* What you should do *
Write out exactly the lines that run from the line containing "imported = [obj" through the line containing "obj.parent = None"; both end lines belong to the answer.

* Records provided *
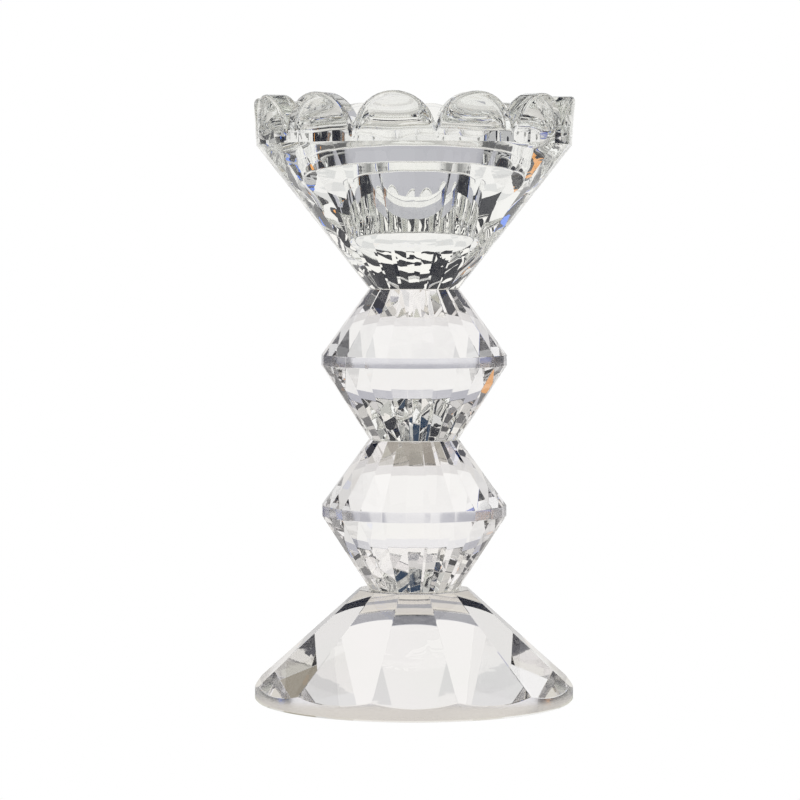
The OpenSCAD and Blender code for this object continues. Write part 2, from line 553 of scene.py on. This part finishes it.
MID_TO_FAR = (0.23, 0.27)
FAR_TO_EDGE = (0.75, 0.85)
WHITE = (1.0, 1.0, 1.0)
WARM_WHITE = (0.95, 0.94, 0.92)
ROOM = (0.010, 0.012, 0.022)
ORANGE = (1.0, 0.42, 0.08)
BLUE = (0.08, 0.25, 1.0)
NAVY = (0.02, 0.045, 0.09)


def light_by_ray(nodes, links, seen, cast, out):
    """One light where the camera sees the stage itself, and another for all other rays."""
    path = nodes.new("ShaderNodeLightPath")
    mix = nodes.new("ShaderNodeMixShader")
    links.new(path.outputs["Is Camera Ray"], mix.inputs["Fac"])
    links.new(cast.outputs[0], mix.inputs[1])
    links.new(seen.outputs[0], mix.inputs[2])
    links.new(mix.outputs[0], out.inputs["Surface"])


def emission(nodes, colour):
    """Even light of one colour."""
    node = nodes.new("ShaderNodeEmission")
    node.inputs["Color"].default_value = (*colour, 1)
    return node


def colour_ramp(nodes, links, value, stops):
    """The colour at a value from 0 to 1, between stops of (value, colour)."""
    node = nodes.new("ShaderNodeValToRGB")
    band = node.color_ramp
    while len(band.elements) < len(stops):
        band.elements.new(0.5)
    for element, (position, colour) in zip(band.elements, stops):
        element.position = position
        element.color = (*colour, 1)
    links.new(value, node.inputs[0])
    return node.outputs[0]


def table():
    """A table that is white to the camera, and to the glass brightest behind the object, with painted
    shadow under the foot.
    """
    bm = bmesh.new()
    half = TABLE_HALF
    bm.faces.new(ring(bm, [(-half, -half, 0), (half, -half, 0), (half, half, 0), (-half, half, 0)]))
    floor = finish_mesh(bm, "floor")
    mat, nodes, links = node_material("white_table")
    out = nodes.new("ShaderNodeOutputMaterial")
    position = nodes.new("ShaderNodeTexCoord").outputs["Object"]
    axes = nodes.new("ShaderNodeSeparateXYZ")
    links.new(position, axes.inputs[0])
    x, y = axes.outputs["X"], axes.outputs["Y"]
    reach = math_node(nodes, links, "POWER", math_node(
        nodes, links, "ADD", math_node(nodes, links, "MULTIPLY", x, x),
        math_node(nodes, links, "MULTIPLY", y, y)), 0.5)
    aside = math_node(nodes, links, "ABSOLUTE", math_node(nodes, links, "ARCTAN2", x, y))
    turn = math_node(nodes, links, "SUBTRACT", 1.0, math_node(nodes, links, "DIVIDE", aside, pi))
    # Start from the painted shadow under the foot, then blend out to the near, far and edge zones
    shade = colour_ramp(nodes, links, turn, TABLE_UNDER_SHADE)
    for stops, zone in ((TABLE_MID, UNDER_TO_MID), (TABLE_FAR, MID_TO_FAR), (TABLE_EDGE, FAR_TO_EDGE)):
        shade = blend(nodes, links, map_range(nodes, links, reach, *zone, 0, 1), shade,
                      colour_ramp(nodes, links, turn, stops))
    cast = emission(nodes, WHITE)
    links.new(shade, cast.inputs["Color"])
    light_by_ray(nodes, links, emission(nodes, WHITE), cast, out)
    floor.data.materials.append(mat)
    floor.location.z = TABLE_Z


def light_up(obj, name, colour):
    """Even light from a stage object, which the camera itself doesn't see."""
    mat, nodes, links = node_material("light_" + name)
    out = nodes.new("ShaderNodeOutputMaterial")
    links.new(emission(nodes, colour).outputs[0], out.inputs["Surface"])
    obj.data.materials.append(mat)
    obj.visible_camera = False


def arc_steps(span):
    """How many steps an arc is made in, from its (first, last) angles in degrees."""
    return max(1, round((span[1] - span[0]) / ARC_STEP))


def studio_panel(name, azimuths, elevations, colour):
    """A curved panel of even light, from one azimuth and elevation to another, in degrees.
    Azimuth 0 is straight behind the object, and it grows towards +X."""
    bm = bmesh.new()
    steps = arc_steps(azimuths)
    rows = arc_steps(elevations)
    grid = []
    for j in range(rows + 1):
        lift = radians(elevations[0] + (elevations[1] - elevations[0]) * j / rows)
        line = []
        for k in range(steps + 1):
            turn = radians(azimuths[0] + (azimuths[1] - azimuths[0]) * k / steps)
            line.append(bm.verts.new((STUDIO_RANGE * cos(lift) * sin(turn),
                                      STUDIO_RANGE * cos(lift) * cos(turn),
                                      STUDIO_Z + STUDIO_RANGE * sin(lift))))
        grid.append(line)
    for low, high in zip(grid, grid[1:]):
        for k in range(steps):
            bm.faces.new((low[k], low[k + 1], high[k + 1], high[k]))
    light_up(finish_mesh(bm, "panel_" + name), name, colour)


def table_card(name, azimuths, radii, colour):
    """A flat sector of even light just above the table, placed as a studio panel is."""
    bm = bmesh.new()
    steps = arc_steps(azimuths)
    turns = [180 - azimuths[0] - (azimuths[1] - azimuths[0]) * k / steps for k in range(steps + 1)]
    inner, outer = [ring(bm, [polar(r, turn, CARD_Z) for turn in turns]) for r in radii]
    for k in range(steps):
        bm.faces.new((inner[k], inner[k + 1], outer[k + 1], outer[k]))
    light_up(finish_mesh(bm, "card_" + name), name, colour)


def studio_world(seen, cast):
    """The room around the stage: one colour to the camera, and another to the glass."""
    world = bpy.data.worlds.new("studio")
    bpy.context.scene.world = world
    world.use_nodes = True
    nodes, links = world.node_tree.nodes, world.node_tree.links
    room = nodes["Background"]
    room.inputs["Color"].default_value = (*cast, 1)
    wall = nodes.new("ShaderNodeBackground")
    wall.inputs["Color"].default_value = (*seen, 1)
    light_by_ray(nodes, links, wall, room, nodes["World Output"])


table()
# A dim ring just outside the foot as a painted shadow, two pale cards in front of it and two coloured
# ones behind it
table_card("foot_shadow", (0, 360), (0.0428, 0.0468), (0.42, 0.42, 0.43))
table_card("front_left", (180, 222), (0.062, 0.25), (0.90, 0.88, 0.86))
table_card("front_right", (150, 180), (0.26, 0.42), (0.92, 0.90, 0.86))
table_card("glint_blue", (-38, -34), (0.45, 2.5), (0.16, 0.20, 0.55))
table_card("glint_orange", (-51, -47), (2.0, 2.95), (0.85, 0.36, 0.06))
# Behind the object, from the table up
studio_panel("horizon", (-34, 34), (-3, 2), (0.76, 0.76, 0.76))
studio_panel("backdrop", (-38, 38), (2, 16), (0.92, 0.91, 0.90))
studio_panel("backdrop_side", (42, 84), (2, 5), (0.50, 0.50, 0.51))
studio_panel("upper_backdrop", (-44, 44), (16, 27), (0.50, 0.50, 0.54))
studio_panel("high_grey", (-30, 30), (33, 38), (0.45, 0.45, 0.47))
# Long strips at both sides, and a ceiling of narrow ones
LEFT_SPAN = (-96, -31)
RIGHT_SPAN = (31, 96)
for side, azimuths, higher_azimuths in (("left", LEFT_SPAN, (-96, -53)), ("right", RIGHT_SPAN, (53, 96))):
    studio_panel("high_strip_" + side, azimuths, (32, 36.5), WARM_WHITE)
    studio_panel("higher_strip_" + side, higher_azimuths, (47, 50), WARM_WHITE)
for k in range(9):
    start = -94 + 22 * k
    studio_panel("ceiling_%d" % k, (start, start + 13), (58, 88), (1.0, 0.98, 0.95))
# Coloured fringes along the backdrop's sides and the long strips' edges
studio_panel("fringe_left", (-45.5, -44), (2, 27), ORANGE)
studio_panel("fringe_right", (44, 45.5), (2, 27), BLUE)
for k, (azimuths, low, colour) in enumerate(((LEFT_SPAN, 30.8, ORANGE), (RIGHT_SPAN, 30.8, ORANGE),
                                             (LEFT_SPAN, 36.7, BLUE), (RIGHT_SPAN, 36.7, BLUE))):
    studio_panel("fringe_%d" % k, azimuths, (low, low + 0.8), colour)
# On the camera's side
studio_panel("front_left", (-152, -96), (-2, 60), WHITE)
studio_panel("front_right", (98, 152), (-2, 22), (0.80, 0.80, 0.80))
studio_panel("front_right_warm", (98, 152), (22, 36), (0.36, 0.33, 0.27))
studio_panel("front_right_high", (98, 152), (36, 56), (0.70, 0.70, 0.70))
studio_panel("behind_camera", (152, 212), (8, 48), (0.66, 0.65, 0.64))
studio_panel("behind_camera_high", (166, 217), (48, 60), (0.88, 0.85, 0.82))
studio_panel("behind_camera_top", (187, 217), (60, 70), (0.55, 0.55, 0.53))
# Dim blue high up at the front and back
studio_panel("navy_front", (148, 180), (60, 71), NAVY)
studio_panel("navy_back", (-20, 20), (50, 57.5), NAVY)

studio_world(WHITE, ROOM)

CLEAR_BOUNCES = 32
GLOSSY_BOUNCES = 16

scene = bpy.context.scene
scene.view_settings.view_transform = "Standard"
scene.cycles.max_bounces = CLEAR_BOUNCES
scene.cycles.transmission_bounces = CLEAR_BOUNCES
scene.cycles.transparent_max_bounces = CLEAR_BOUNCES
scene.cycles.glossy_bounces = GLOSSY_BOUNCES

--

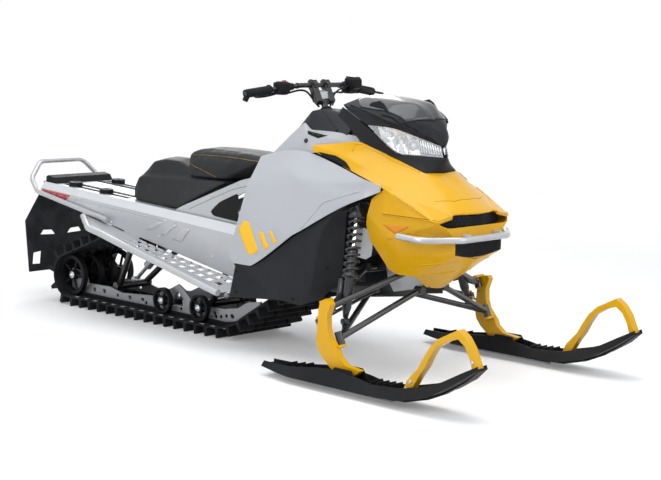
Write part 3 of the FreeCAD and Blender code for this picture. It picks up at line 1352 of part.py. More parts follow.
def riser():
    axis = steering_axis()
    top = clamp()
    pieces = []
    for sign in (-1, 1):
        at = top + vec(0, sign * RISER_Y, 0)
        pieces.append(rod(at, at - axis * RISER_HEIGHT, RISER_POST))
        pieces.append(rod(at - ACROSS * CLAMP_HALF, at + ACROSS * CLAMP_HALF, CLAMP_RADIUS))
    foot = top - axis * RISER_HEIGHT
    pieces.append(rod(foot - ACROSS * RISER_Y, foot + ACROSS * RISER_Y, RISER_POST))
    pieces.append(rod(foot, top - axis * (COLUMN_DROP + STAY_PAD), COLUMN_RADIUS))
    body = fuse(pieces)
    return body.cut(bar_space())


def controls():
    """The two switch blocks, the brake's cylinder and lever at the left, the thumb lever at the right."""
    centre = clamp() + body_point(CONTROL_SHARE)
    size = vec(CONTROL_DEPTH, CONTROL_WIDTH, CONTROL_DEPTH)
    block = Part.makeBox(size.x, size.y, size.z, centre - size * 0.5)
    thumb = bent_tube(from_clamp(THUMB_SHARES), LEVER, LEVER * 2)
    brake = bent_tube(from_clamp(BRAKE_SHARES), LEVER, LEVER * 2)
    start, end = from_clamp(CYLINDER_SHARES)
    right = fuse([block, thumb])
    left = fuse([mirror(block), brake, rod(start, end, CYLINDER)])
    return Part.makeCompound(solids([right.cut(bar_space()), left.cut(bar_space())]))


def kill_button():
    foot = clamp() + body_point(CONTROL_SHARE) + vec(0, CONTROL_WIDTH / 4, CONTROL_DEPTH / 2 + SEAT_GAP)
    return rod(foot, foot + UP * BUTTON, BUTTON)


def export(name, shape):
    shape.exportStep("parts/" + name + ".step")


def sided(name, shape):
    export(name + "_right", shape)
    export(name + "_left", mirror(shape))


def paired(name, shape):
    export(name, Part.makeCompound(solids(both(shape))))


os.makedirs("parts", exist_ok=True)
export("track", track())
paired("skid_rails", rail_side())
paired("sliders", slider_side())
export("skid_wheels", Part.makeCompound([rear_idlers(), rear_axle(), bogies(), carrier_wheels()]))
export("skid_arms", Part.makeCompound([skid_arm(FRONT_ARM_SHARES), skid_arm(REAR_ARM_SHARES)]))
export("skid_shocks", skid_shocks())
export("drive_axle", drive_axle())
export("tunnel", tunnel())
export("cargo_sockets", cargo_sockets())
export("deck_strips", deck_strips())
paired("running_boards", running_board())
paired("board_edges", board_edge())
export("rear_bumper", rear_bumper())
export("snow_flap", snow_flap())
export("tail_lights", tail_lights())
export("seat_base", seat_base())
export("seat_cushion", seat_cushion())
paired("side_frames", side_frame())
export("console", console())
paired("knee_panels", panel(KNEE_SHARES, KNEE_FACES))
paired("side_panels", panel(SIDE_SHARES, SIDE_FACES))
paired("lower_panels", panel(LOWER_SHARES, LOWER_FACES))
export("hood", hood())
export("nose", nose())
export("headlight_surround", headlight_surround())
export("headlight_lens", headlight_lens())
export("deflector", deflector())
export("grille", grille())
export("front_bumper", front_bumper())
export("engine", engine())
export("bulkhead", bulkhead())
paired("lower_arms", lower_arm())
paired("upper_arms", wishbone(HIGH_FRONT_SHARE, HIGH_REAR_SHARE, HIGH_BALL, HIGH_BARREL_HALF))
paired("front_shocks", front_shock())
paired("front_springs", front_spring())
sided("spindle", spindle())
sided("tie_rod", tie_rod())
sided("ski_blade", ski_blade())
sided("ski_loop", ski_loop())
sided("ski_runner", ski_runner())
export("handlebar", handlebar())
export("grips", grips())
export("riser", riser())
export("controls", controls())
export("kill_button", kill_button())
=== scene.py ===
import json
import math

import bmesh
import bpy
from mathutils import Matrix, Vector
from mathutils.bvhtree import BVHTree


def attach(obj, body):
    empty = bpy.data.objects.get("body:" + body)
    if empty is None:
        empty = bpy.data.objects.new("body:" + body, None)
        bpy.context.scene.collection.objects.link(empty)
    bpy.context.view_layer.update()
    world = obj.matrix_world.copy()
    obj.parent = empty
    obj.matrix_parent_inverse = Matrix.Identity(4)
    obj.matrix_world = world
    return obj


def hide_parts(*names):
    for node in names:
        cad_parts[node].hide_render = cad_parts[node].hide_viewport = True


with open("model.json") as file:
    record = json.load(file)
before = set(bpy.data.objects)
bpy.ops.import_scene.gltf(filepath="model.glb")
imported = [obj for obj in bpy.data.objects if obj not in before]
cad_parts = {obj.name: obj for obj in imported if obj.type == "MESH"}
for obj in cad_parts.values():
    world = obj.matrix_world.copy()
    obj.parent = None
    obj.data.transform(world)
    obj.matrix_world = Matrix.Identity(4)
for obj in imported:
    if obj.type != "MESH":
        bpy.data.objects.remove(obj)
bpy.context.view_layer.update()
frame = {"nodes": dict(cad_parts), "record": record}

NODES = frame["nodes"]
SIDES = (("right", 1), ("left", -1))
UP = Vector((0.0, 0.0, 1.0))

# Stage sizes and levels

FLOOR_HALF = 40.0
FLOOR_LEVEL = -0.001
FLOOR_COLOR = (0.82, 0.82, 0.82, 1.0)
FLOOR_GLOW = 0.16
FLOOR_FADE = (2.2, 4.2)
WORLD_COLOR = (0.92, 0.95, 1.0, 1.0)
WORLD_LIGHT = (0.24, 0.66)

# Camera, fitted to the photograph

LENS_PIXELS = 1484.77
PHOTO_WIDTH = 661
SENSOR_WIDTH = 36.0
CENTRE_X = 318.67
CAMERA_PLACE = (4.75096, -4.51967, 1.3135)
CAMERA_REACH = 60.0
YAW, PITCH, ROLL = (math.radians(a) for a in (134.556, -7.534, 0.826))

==

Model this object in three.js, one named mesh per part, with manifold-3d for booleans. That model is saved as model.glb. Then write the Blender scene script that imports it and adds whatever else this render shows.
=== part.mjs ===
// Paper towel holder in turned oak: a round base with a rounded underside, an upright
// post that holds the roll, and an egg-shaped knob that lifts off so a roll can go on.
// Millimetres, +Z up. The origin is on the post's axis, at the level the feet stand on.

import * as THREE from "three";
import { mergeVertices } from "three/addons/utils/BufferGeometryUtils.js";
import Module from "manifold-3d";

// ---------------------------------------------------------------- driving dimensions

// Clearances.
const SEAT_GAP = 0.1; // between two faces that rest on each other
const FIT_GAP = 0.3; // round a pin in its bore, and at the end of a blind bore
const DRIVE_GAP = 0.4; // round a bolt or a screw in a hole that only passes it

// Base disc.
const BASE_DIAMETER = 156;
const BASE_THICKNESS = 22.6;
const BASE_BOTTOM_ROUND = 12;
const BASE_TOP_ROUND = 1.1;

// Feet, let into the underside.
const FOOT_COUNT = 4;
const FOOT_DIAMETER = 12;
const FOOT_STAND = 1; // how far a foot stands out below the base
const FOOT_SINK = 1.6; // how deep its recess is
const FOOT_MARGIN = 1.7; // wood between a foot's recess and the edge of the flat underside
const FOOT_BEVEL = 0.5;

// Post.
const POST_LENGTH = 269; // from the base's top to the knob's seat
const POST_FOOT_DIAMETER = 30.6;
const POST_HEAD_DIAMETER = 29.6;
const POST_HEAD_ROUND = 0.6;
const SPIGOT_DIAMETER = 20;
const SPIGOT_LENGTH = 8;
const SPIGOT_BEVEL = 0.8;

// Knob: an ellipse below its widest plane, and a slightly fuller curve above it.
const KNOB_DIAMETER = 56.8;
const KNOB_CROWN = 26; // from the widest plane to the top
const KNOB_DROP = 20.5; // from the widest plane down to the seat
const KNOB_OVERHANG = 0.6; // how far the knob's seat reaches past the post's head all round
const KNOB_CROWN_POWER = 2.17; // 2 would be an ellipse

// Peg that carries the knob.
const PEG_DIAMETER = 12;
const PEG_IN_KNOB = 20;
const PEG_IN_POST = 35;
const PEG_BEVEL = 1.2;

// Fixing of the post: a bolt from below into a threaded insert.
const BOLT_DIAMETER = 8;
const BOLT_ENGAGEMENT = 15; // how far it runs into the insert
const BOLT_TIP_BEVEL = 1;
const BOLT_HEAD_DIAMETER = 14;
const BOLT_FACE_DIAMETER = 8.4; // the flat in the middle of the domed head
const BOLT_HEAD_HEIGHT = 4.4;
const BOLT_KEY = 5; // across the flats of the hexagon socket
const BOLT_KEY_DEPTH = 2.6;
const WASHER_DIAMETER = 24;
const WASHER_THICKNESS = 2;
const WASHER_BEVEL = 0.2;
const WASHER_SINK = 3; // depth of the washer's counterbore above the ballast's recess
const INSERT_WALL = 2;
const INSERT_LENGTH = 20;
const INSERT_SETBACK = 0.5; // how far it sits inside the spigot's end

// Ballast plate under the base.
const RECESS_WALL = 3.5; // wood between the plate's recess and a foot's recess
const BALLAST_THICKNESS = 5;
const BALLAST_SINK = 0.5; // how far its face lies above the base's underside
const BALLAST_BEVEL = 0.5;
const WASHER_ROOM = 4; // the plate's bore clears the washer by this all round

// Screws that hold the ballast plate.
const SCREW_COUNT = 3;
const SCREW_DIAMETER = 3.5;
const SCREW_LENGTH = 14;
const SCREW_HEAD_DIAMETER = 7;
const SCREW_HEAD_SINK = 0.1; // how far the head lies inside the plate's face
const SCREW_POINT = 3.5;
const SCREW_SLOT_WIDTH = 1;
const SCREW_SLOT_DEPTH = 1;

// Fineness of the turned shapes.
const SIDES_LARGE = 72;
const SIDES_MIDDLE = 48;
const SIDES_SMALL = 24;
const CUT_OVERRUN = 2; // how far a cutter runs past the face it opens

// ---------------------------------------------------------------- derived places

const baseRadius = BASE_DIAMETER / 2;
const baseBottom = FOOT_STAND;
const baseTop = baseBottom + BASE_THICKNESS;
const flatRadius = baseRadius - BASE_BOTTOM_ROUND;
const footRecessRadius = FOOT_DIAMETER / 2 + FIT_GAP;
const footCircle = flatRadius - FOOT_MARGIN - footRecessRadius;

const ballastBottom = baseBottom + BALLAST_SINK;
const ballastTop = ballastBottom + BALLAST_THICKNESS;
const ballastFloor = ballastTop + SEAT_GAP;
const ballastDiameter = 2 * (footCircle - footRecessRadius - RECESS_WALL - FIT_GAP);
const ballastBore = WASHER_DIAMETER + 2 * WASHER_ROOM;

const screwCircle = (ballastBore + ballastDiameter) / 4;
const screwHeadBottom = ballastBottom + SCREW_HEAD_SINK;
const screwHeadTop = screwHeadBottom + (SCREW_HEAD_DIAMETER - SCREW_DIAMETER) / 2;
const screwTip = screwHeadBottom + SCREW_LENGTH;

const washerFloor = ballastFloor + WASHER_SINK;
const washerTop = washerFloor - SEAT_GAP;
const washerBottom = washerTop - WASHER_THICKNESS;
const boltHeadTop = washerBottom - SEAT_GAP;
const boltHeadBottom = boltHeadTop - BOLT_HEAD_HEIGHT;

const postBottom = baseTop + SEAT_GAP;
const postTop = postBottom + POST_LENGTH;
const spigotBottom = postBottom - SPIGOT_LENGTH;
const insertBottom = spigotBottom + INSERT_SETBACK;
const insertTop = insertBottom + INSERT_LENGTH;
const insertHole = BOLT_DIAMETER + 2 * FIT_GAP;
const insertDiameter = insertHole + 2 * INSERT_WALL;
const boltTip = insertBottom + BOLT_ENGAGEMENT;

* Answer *
imported = [obj for obj in bpy.data.objects if obj not in before]
cad_parts = {obj.name: obj for obj in imported if obj.type == "MESH"}
for obj in cad_parts.values():
    world = obj.matrix_world.copy()
    obj.parent = None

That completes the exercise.